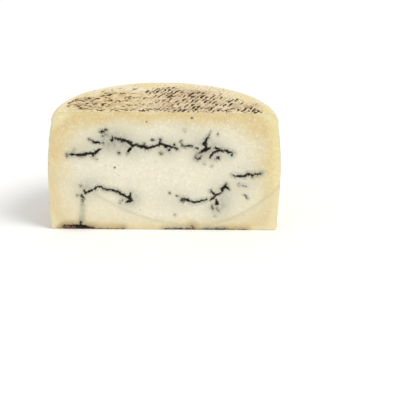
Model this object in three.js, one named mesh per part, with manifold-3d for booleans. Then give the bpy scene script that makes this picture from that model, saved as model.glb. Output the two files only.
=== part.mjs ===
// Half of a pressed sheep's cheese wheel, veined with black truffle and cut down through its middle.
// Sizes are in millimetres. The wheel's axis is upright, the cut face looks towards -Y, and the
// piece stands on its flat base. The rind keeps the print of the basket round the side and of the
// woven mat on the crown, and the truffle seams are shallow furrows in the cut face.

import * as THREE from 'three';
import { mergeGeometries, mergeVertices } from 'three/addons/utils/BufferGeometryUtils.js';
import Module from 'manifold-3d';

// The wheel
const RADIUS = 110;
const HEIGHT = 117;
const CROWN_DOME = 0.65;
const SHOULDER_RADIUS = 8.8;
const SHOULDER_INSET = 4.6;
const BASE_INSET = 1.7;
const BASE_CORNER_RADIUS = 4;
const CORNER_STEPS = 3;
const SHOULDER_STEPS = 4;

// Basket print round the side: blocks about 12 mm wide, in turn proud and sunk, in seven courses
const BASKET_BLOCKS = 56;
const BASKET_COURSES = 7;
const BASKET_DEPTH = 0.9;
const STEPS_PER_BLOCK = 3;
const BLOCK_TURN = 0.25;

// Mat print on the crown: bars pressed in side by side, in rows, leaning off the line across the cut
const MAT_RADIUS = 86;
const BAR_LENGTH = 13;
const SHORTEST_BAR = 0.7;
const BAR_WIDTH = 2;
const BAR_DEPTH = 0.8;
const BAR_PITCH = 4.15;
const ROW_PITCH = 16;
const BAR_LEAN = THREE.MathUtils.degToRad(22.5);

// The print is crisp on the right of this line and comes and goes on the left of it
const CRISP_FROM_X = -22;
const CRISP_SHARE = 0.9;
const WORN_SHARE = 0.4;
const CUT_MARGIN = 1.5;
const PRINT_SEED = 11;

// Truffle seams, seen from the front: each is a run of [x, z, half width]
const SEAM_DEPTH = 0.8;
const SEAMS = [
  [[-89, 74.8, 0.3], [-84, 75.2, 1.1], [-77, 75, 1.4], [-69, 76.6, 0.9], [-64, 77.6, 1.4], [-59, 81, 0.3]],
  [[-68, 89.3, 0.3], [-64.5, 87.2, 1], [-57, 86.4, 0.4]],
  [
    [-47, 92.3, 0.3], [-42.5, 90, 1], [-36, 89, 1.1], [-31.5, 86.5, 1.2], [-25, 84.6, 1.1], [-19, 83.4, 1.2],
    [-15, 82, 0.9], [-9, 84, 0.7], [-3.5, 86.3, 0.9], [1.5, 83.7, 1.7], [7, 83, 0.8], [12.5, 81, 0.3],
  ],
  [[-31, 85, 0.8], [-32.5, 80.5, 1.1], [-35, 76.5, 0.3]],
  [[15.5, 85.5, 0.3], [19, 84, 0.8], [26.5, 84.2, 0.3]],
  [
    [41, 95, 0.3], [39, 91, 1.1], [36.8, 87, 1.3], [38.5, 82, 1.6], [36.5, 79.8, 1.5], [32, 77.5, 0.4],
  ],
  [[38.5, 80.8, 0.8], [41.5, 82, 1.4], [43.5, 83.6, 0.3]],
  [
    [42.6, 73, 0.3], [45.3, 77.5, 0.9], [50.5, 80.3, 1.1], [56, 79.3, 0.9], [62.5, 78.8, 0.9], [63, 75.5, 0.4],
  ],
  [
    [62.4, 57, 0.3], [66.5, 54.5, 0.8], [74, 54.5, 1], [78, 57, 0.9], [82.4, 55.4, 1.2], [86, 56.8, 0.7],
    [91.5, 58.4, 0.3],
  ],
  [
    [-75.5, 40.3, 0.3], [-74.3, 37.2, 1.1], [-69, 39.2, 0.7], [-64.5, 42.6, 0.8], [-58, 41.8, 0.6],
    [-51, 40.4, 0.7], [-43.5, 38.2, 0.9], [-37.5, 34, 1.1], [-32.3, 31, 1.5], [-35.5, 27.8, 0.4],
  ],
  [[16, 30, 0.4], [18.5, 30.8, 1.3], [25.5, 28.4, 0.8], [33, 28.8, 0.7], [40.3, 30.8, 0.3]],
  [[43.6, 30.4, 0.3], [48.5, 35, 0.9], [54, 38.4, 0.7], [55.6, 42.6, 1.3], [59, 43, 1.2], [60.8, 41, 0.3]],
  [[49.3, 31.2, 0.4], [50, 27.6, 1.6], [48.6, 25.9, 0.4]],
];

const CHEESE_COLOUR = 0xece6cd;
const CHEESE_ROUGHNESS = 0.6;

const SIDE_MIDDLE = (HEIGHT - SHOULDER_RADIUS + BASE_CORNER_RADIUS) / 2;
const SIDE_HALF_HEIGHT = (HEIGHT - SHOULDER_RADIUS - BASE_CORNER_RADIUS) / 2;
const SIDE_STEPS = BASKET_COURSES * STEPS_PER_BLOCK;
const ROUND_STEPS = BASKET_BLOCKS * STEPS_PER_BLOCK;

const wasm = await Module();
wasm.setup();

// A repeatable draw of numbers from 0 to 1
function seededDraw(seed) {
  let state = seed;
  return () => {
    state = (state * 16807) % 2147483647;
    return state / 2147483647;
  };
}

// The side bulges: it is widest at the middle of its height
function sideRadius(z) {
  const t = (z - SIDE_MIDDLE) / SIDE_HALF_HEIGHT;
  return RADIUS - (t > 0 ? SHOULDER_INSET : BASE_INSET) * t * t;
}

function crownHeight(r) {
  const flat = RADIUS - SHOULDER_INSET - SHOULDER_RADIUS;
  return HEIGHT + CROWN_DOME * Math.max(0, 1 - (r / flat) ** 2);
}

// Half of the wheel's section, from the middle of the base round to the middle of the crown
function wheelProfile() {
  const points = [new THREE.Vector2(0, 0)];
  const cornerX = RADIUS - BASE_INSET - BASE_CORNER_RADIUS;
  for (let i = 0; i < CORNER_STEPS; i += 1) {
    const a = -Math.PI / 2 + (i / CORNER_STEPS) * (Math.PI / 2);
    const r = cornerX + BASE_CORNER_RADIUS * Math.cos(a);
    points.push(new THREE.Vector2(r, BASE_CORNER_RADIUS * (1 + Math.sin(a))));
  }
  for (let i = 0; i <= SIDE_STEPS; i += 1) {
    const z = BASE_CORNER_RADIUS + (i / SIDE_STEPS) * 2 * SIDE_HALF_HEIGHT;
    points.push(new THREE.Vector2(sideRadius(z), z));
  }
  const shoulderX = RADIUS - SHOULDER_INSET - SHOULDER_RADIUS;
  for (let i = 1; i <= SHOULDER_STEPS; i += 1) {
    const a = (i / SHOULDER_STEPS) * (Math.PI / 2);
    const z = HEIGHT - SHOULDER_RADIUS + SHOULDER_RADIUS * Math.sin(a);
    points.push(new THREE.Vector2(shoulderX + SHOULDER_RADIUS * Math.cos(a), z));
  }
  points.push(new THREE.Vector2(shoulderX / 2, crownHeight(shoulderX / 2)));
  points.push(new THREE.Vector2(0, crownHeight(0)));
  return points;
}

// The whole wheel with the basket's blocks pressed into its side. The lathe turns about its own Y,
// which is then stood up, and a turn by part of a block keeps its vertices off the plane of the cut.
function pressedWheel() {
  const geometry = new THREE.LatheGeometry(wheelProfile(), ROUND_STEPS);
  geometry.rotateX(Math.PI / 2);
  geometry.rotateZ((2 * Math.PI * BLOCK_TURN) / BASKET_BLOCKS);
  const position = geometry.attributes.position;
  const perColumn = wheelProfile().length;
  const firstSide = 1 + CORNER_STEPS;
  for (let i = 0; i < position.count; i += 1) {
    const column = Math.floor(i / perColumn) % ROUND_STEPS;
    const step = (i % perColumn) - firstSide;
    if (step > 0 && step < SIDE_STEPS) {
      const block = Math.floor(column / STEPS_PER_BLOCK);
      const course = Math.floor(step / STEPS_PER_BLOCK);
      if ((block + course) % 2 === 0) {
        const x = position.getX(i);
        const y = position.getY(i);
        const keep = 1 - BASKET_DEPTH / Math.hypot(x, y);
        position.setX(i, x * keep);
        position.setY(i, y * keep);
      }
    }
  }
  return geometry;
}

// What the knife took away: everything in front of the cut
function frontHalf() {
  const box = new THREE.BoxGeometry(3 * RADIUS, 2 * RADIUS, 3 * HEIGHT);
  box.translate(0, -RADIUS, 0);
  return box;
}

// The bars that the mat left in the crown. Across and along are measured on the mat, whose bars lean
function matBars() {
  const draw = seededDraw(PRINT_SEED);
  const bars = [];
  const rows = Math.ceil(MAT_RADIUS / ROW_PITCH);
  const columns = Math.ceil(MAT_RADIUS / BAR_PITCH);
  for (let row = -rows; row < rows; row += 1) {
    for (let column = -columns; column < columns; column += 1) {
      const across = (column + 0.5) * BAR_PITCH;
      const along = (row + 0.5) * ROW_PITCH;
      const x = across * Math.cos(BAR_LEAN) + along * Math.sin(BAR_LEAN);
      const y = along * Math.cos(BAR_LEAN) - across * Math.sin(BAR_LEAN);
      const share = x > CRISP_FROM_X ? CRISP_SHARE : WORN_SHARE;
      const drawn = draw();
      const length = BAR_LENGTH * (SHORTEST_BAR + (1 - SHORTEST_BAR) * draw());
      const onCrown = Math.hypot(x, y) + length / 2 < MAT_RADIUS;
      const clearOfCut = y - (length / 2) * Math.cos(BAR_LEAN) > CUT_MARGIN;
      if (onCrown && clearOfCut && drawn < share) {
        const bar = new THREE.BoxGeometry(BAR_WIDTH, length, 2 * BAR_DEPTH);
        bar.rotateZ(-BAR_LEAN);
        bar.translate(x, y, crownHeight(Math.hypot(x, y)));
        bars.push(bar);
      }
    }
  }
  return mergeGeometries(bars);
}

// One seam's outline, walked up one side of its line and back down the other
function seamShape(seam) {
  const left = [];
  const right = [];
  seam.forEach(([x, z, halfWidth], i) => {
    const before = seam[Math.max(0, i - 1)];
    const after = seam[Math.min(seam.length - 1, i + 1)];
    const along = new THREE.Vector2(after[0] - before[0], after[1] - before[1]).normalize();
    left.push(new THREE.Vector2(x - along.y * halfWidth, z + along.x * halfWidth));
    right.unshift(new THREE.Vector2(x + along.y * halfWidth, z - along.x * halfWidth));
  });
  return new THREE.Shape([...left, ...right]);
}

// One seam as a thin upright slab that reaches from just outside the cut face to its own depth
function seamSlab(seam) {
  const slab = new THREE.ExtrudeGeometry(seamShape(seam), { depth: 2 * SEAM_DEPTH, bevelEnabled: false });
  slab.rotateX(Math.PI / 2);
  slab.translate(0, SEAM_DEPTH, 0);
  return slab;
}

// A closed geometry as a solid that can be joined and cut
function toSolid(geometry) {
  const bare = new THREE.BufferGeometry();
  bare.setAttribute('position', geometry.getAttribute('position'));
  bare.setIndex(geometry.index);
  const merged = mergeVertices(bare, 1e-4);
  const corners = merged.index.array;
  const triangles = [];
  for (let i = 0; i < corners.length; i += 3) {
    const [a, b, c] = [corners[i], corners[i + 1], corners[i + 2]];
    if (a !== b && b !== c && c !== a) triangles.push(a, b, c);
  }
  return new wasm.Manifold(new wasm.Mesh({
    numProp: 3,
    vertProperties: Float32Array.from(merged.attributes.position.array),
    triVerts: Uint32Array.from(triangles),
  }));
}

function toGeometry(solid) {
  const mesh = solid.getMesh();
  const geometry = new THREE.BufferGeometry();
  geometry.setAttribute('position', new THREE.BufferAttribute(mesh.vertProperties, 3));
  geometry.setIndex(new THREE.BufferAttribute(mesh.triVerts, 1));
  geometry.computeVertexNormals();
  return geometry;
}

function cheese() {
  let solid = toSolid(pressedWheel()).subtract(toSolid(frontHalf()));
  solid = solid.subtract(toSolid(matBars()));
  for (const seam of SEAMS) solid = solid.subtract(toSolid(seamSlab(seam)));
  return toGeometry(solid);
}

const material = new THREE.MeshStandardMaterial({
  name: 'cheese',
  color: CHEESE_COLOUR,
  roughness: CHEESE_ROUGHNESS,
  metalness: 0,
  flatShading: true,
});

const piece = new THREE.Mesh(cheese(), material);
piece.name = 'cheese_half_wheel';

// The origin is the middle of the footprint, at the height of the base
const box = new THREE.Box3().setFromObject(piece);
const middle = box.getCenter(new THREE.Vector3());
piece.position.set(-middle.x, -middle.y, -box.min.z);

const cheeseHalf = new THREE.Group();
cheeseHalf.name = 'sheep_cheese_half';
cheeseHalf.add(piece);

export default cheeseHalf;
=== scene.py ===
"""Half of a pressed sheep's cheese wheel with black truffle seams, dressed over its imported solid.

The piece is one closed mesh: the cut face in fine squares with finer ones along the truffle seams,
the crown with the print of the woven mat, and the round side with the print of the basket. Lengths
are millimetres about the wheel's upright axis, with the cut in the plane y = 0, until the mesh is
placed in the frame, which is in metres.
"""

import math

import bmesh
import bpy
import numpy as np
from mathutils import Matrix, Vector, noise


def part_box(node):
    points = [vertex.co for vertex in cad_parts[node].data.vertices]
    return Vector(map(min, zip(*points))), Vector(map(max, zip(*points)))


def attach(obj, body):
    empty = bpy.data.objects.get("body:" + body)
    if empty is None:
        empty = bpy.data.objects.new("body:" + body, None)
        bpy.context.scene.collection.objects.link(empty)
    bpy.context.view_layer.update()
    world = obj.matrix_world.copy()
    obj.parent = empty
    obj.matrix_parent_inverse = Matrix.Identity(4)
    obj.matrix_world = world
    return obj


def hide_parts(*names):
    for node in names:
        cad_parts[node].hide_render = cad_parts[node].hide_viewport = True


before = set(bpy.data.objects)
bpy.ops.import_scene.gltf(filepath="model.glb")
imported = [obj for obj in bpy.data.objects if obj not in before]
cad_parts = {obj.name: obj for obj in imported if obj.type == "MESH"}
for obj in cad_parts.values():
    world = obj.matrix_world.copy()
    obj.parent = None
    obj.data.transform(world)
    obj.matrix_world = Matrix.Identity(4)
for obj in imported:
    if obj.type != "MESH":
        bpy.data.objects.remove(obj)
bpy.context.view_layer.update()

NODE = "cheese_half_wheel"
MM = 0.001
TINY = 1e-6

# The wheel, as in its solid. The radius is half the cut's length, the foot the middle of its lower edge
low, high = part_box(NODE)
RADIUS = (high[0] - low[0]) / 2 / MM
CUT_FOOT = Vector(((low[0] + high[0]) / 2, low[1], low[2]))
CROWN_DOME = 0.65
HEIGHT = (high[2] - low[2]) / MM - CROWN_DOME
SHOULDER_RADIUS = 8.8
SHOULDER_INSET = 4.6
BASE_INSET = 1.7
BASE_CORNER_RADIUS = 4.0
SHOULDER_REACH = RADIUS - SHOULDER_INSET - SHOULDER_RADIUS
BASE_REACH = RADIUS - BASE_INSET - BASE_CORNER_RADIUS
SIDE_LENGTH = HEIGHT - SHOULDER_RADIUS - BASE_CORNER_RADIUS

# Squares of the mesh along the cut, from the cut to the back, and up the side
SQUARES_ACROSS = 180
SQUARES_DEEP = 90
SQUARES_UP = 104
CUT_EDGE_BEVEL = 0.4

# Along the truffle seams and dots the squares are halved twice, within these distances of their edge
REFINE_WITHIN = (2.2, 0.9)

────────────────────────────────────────

### [Brief]
As listed above, the lines from the line with "const cheeseHalf = new THREE.Group();" to the line with "import math" are to be echoed exactly, with both ends included and nothing added.

### [Correct answer]
const cheeseHalf = new THREE.Group();
cheeseHalf.name = 'sheep_cheese_half';
cheeseHalf.add(piece);

export default cheeseHalf;
=== scene.py ===
"""Half of a pressed sheep's cheese wheel with black truffle seams, dressed over its imported solid.

The piece is one closed mesh: the cut face in fine squares with finer ones along the truffle seams,
the crown with the print of the woven mat, and the round side with the print of the basket. Lengths
are millimetres about the wheel's upright axis, with the cut in the plane y = 0, until the mesh is
placed in the frame, which is in metres.
"""

import math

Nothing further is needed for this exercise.